Over the past few weeks, I have been building a central syslog server. I wanted this log server to be very reliable and never lose any log messages. There are two ways I could protect against failure of the log server: first, was to have 2 syslog servers and send all the logs to both of them. Then each night to run some kind of reconciliation script to merge the logs into one. The other option was to run a single syslog server on a cluster. In addition I planned to use a syslog server that supports TCP instead of UDP and to encrypt the traffic using stunnel. I decided to go with the cluster option and to use Polyserve Matrix Server to do the clustering.

I was planning to use syslog-ng but the production release (1.6.x) will lose messages if the syslog-ng service fails over in the cluster. See here for an explanation. There is a development release of syslog-ng 2 (1.9.x) that claims to fix this issue, however the support for sun streams seems to be incomplete or broken and I am not keen on using beta code on production servers.

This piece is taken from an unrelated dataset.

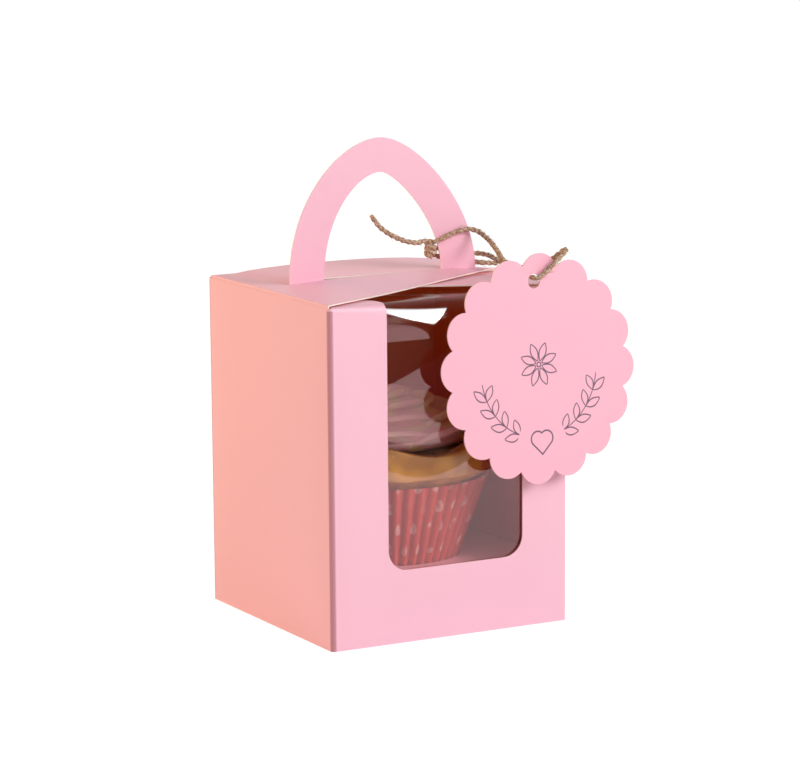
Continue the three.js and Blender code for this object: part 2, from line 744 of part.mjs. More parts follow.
const knot = mesh("twine_knot", twineKnot(), jute);
knot.position.copy(fromLeg(-10.4, -0.3, 9.6));
cupcakeBox.add(
  mesh("twine_loop", twineTube(loopRoute, 44), jute),
  mesh("twine_long_tail", twineTube(longTailRoute, 12), jute),
  mesh("twine_short_tail", twineTube(shortTailRoute, 10), jute),
  knot,
);

export default cupcakeBox;
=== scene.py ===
"""A single-cupcake carrier carton in pink board, dressed for rendering.

The carton is modelled as die-cut board: each sheet is cut flat, scored and folded round the box. All
modelling is in millimetres, and each finished piece is scaled to metres as its place is applied.
"""

import logging
import math
import random
from contextlib import contextmanager
from dataclasses import dataclass, field
from enum import Enum
from typing import Callable, Iterator, Sequence

import bmesh
import bpy
from mathutils import Matrix, Vector, noise


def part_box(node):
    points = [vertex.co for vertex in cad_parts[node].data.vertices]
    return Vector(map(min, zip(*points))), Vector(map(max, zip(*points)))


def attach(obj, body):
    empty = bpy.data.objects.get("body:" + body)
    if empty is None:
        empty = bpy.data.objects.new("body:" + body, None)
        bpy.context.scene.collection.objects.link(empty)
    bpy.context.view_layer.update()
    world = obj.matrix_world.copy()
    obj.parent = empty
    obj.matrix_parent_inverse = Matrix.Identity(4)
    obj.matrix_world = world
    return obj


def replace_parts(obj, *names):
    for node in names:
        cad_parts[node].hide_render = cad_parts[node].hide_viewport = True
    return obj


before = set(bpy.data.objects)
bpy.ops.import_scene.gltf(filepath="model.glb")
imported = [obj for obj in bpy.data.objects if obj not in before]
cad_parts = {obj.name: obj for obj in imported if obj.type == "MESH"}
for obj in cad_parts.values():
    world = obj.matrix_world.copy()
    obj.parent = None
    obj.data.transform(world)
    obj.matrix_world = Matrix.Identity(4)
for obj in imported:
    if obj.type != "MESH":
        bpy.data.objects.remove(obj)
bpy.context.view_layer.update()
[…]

So - what other options are there? Well, there is an IETF WG looking at reliable syslog. I found a couple of implimentations of this. One is the San Diego Supercomputer Center Secure Syslog (SDSCsyslog) and the other is rsyslog. SDSCsyslog doesn’t appear to have any current development being done on it and the mailing lists are almost inactive. rsyslog appears very active but from my reading of the syslog website it only supports the listener part of RFC 3195.

There is also msyslog. It supports TCP but not RFC 3195. However the last release of this was in early 2003.

For now I plan to stick with the current production release of syslog-ng but keep an eye on how rsyslog develops and look to moving to that in the future.